I found such conditions for $\sum_n x[n] \cdot x[n] = 0$, i.e. $\text{selfcorr[0]}=0$. Let $A$ be one complex sequence, $B$ another (in this case both are $x[n]$); then the complex product is:

$$ \begin{align} A \cdot B =\ & (A \cdot B)\text{.re } + j(A \cdot B)\text{.im } \\ =\ & [(A\text{.re } \cdot B\text{.re}) - (A\text{.im } \cdot B\text{.im})]\ + \tag{1} \\ & j[(A\text{.re } \cdot B\text{.im}) + (A\text{.im } \cdot B\text{.re})] \tag{2} \end{align} $$

  1. Real and imaginary L2 norms are equal: $\sqrt{\sum |A\text{.re}|^2} = \sqrt{\sum |A\text{.im}|^2}$, i.e. $||A\text{.re}|| = ||A\text{.im}||$. Follows from $(1)$.
  2. Real part is even-symmetric and imaginary part is odd-symmetric, or vice versa, for both of $A, B$. Follows from $(2)$ and $(1)$.
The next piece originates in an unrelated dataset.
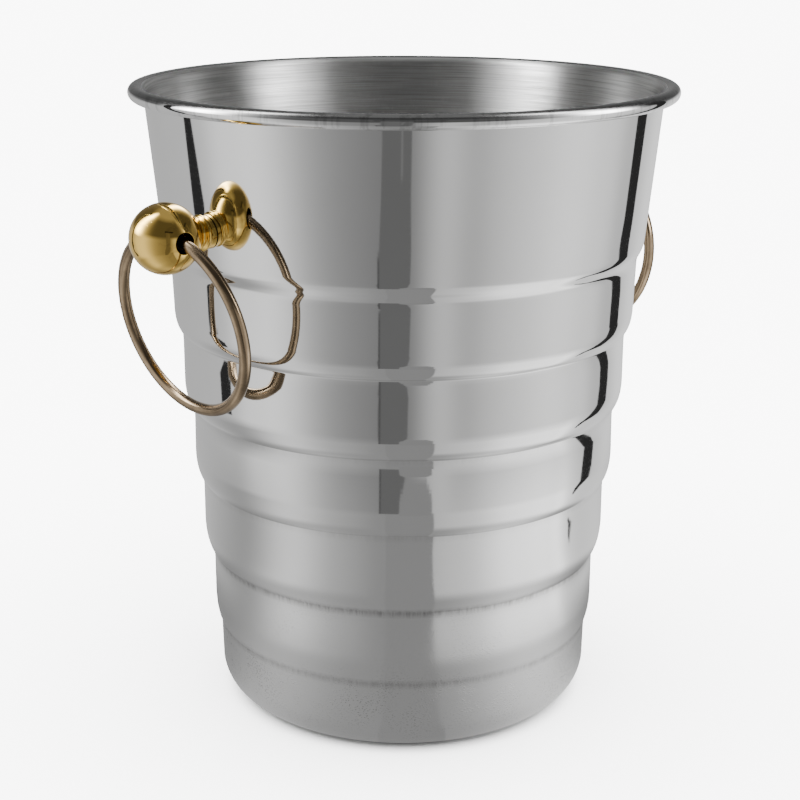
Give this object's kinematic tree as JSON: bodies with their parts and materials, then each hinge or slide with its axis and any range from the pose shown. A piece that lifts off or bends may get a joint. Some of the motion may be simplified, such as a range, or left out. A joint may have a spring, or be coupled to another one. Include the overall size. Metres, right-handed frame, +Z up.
{
  "type": "champagne bucket",
  "caption": "Tall stepped metal bucket with a rolled rim, for chilling a bottle in ice, with a ball knob on each side and a loose carrying ring through each ball.",
  "frame": {"origin": "centre of the standing face, at the bottom of the bucket", "axes": "+Z up along the bucket's axis, +X along the right knob's axis, Y along both rings' swing axes"},
  "size_m": [0.2514, 0.21, 0.2475],
  "materials": {
    "polished_silver": "mirror polished outside with fine wear, brushed inside",
    "polished_brass": "polished",
    "aged_brass": "dark patina, worn bright where it rubs",
    "screw_steel": "turned",
    "seal_rubber": "matt"
  },
  "bodies": {
    "bucket": {"bucket_body": "polished_silver", "left_ball": "polished_brass", "left_collar": "polished_brass", "left_saddle_washer": "polished_brass", "left_seal": "seal_rubber", "left_plate_washer": "screw_steel", "left_screw": "screw_steel", "right_ball": "polished_brass", "right_collar": "polished_brass", "right_saddle_washer": "polished_brass", "right_seal": "seal_rubber", "right_plate_washer": "screw_steel", "right_screw": "screw_steel"},
    "left_ring": {"left_ring": "aged_brass"},
    "right_ring": {"right_ring": "aged_brass"}
  },
  "joints": [
    {"name": "left_ring_swing", "type": "hinge", "parent": "bucket", "child": "left_ring", "pos_m": [-0.11305, 0, 0.2012], "axis": [0, 1, 0], "range_deg": [-10, 202]},
    {"name": "right_ring_swing", "type": "hinge", "parent": "bucket", "child": "right_ring", "pos_m": [0.11305, 0, 0.2012], "axis": [0, -1, 0], "range_deg": [-18, 195]}
  ]
}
This guarantees $\sum AB = 0$, but only if $A = B$; it also guarantees $(\sum AB)\text{.im} = 0$ even if $A \neq B$ (if imag part is odd-symmetric). Note these are sufficient but not necessary for $(1)$ and $(2)$ to hold (they can be satisfied in other ways).

These aren't sufficient, however, for all $\sum_n x[n] \cdot x[n + T]$; for any general $x$, this is attained only if $x$ is analytic (or anti-analytic) and zero-mean. Self-correlation = convolution with own conjugate = freq-domain product with own conjugate: 1) if not zero mean, dc persists; 2) if both positive and negative frequencies exist, then some will persist. Thus,

  1. $x$ is zero-mean.

The most direct answer is, inner products with cisoids of opposite frequency are zero - but what's this mean, exactly, in terms of criteria on $x$ like 1, 2, and 3? (It's what I mean by "without referring to frequency domain") Note, asymmetric analytic is possible (but I'm only interested in symmetric).


Reference sequence

Code to generate $x$ with $\sum x = \sum x^2 = 0$ for reference:

import numpy as np

N = 128
x = np.random.randn(N) + 1j*np.random.randn(N)
x[N//2:] = 0

slc = x[:N//2][::-1]
x[N//2:] = slc.real - 1j * slc.imag
x -= x.mean()

x.real *= (np.sqrt(np.sum(np.abs(x.imag)**2)) /
           np.sqrt(np.sum(np.abs(x.real)**2)))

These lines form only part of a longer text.